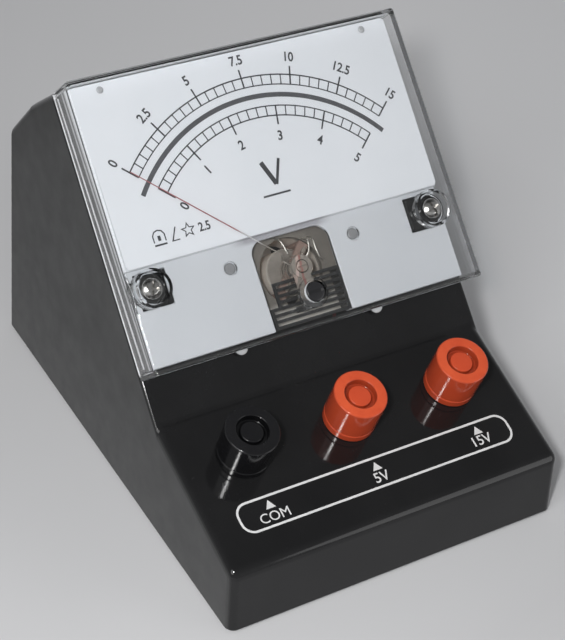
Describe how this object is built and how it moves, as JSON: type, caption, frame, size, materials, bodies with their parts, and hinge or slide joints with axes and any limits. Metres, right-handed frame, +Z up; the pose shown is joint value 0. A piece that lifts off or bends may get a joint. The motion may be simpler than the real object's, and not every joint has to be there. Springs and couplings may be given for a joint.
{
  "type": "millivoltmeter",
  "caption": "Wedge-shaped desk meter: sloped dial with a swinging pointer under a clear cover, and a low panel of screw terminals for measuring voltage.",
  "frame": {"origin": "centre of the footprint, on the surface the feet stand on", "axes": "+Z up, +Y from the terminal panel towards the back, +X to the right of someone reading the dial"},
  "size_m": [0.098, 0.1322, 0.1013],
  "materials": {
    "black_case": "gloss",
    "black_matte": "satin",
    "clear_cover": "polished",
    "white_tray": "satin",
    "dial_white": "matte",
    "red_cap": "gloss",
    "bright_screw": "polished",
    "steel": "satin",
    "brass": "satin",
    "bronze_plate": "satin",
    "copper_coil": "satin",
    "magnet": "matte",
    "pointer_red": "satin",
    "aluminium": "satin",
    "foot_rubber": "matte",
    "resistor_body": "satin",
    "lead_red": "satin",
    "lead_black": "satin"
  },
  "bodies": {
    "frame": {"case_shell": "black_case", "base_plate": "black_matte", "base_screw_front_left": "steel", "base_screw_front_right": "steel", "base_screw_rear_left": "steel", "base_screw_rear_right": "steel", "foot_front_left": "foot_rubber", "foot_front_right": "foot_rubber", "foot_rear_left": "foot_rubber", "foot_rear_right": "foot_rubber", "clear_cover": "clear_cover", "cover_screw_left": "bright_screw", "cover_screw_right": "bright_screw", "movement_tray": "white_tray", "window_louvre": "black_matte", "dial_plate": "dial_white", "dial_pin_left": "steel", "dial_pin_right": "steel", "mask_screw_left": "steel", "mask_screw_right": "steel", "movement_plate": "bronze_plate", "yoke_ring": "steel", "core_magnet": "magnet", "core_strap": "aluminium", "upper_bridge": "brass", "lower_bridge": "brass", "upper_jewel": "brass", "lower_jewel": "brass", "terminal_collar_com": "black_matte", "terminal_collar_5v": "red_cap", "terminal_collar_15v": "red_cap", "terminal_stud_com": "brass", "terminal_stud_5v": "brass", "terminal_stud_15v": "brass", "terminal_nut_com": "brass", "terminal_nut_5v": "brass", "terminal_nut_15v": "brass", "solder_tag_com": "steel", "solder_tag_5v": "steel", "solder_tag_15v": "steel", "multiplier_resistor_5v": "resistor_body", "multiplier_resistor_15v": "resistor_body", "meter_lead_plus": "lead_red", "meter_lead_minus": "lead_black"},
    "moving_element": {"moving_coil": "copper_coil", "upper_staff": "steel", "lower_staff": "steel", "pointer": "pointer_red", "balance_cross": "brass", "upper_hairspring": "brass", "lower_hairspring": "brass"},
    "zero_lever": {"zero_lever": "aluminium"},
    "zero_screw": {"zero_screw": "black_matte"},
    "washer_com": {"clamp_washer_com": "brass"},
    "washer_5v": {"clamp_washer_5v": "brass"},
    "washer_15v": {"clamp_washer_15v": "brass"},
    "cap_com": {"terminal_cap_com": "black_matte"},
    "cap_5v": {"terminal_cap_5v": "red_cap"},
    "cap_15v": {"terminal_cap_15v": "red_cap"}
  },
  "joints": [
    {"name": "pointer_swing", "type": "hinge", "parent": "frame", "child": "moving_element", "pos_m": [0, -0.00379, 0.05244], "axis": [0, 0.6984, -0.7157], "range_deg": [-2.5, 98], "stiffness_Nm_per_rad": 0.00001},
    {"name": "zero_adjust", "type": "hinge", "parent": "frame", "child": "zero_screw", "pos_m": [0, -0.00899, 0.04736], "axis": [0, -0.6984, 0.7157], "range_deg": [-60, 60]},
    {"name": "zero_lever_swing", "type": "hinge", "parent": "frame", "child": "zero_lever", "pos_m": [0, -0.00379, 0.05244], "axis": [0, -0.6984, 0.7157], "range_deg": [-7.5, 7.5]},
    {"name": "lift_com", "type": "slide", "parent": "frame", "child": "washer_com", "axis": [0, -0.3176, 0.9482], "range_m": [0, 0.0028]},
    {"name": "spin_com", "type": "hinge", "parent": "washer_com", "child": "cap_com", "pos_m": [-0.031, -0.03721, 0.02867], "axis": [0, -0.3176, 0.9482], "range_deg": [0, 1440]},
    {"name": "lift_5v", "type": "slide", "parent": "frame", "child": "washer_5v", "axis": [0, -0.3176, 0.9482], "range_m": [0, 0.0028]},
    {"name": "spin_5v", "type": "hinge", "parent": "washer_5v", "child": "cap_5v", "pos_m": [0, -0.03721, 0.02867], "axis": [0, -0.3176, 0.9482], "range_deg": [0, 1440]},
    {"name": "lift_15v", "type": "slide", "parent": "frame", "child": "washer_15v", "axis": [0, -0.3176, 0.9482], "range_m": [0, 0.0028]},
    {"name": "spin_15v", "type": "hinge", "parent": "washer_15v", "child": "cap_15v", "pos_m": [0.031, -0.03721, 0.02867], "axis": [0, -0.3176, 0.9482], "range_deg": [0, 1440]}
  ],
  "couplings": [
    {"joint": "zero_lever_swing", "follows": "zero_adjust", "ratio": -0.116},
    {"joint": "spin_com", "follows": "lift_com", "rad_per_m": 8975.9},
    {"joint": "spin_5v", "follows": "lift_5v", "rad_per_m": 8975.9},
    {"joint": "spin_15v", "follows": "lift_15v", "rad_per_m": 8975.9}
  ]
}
####
**Objective:**
Return from the data every line that holds "joints".

**Response to the exercise:**
Describe how this object is built and how it moves, as JSON: type, caption, frame, size, materials, bodies with their parts, and hinge or slide joints with axes and any limits. Metres, right-handed frame, +Z up; the pose shown is joint value 0. A piece that lifts off or bends may get a joint. The motion may be simpler than the real object's, and not every joint has to be there. Springs and couplings may be given for a joint.
  "joints": [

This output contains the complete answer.